» **TASK OBJECTIVE**:
Repeat the listing in full. Nothing may be added or left out.

» **TASK INPUT**:
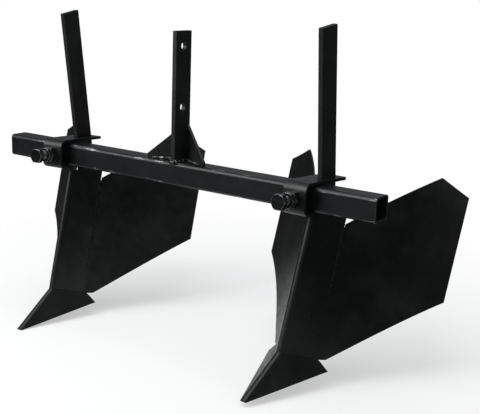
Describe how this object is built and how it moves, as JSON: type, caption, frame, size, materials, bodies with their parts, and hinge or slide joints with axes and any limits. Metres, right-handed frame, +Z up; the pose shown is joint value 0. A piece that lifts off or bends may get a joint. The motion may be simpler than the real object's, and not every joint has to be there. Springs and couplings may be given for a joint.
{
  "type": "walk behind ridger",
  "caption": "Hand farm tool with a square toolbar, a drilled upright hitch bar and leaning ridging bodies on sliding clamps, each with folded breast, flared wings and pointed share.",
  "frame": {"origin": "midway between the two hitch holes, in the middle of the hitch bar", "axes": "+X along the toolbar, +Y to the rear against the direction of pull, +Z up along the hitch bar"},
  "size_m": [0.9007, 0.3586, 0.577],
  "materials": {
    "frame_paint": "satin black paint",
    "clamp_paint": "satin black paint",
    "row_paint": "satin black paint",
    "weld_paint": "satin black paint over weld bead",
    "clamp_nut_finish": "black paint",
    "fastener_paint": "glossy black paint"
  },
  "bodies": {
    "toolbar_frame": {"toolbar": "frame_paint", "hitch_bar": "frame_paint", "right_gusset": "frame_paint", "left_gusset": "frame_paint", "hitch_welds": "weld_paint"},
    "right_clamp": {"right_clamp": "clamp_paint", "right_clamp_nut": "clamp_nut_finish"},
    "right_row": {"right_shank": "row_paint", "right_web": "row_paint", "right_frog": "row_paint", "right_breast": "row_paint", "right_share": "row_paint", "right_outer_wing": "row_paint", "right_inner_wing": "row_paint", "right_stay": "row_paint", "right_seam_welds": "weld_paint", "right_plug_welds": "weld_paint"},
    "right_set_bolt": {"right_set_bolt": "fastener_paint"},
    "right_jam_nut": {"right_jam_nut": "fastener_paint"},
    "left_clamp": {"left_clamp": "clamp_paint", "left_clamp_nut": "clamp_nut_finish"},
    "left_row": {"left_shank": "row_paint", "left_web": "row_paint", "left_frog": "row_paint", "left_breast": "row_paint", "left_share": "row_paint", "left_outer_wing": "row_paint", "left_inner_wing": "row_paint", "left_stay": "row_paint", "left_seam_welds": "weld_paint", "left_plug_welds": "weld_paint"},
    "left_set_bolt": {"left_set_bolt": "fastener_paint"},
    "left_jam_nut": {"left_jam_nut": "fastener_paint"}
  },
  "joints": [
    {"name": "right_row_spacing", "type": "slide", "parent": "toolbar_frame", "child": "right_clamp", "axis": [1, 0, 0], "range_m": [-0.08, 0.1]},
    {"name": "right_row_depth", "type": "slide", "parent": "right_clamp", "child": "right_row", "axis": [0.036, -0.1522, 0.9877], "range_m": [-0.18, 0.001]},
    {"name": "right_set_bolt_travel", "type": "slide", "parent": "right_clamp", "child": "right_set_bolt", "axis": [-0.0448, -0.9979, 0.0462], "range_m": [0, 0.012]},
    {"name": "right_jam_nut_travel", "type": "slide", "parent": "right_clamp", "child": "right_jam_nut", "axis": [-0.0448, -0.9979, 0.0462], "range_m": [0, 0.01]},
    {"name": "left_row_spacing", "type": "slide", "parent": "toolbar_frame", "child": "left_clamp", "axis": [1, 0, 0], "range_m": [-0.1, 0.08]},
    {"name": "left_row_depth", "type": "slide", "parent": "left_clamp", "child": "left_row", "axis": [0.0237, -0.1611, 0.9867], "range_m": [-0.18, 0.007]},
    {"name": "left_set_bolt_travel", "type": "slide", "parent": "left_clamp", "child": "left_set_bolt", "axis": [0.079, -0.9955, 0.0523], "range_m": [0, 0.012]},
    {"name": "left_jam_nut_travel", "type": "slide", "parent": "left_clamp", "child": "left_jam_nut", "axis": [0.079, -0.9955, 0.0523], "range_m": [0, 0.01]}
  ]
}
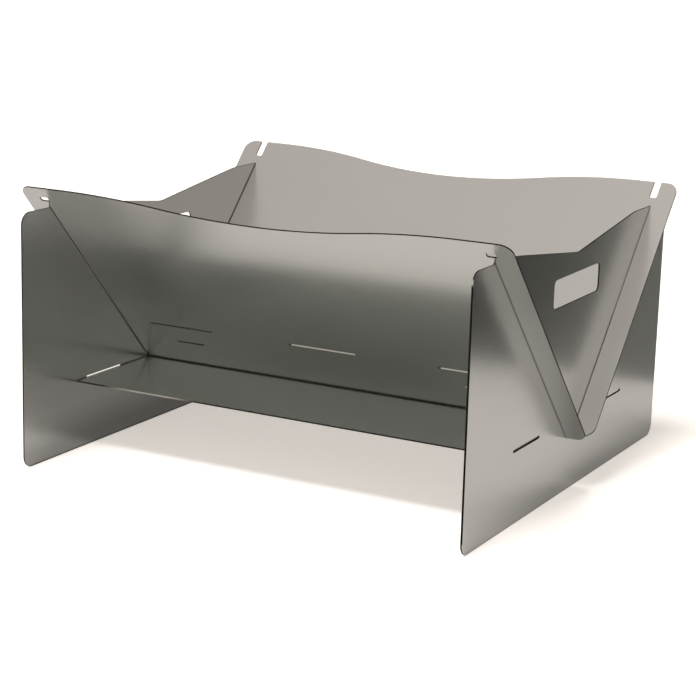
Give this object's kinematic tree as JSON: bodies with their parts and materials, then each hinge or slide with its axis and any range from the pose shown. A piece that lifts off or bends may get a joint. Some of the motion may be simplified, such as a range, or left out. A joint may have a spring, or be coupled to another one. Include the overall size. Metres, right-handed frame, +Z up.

» **FINISHED EXERCISE**:
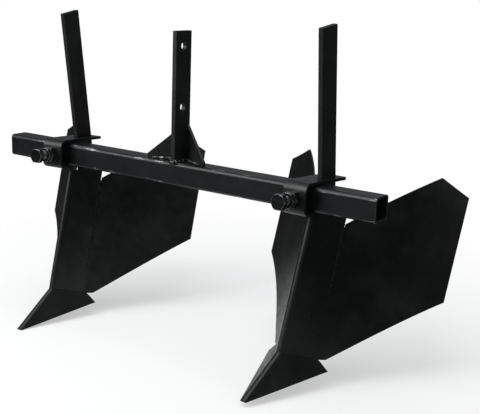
Describe how this object is built and how it moves, as JSON: type, caption, frame, size, materials, bodies with their parts, and hinge or slide joints with axes and any limits. Metres, right-handed frame, +Z up; the pose shown is joint value 0. A piece that lifts off or bends may get a joint. The motion may be simpler than the real object's, and not every joint has to be there. Springs and couplings may be given for a joint.
{
  "type": "walk behind ridger",
  "caption": "Hand farm tool with a square toolbar, a drilled upright hitch bar and leaning ridging bodies on sliding clamps, each with folded breast, flared wings and pointed share.",
  "frame": {"origin": "midway between the two hitch holes, in the middle of the hitch bar", "axes": "+X along the toolbar, +Y to the rear against the direction of pull, +Z up along the hitch bar"},
  "size_m": [0.9007, 0.3586, 0.577],
  "materials": {
    "frame_paint": "satin black paint",
    "clamp_paint": "satin black paint",
    "row_paint": "satin black paint",
    "weld_paint": "satin black paint over weld bead",
    "clamp_nut_finish": "black paint",
    "fastener_paint": "glossy black paint"
  },
  "bodies": {
    "toolbar_frame": {"toolbar": "frame_paint", "hitch_bar": "frame_paint", "right_gusset": "frame_paint", "left_gusset": "frame_paint", "hitch_welds": "weld_paint"},
    "right_clamp": {"right_clamp": "clamp_paint", "right_clamp_nut": "clamp_nut_finish"},
    "right_row": {"right_shank": "row_paint", "right_web": "row_paint", "right_frog": "row_paint", "right_breast": "row_paint", "right_share": "row_paint", "right_outer_wing": "row_paint", "right_inner_wing": "row_paint", "right_stay": "row_paint", "right_seam_welds": "weld_paint", "right_plug_welds": "weld_paint"},
    "right_set_bolt": {"right_set_bolt": "fastener_paint"},
    "right_jam_nut": {"right_jam_nut": "fastener_paint"},
    "left_clamp": {"left_clamp": "clamp_paint", "left_clamp_nut": "clamp_nut_finish"},
    "left_row": {"left_shank": "row_paint", "left_web": "row_paint", "left_frog": "row_paint", "left_breast": "row_paint", "left_share": "row_paint", "left_outer_wing": "row_paint", "left_inner_wing": "row_paint", "left_stay": "row_paint", "left_seam_welds": "weld_paint", "left_plug_welds": "weld_paint"},
    "left_set_bolt": {"left_set_bolt": "fastener_paint"},
    "left_jam_nut": {"left_jam_nut": "fastener_paint"}
  },
  "joints": [
    {"name": "right_row_spacing", "type": "slide", "parent": "toolbar_frame", "child": "right_clamp", "axis": [1, 0, 0], "range_m": [-0.08, 0.1]},
    {"name": "right_row_depth", "type": "slide", "parent": "right_clamp", "child": "right_row", "axis": [0.036, -0.1522, 0.9877], "range_m": [-0.18, 0.001]},
    {"name": "right_set_bolt_travel", "type": "slide", "parent": "right_clamp", "child": "right_set_bolt", "axis": [-0.0448, -0.9979, 0.0462], "range_m": [0, 0.012]},
    {"name": "right_jam_nut_travel", "type": "slide", "parent": "right_clamp", "child": "right_jam_nut", "axis": [-0.0448, -0.9979, 0.0462], "range_m": [0, 0.01]},
    {"name": "left_row_spacing", "type": "slide", "parent": "toolbar_frame", "child": "left_clamp", "axis": [1, 0, 0], "range_m": [-0.1, 0.08]},
    {"name": "left_row_depth", "type": "slide", "parent": "left_clamp", "child": "left_row", "axis": [0.0237, -0.1611, 0.9867], "range_m": [-0.18, 0.007]},
    {"name": "left_set_bolt_travel", "type": "slide", "parent": "left_clamp", "child": "left_set_bolt", "axis": [0.079, -0.9955, 0.0523], "range_m": [0, 0.012]},
    {"name": "left_jam_nut_travel", "type": "slide", "parent": "left_clamp", "child": "left_jam_nut", "axis": [0.079, -0.9955, 0.0523], "range_m": [0, 0.01]}
  ]
}
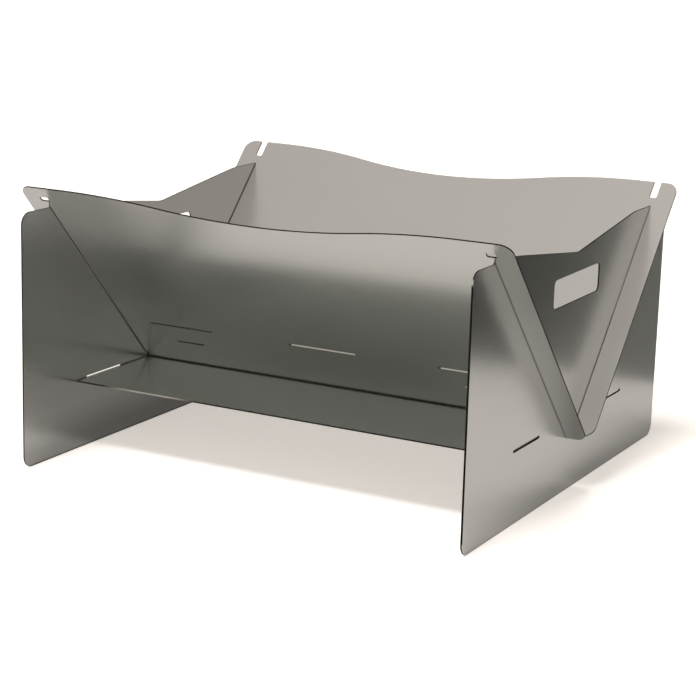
Give this object's kinematic tree as JSON: bodies with their parts and materials, then each hinge or slide with its axis and any range from the pose shown. A piece that lifts off or bends may get a joint. Some of the motion may be simplified, such as a range, or left out. A joint may have a spring, or be coupled to another one. Include the overall size. Metres, right-handed frame, +Z up.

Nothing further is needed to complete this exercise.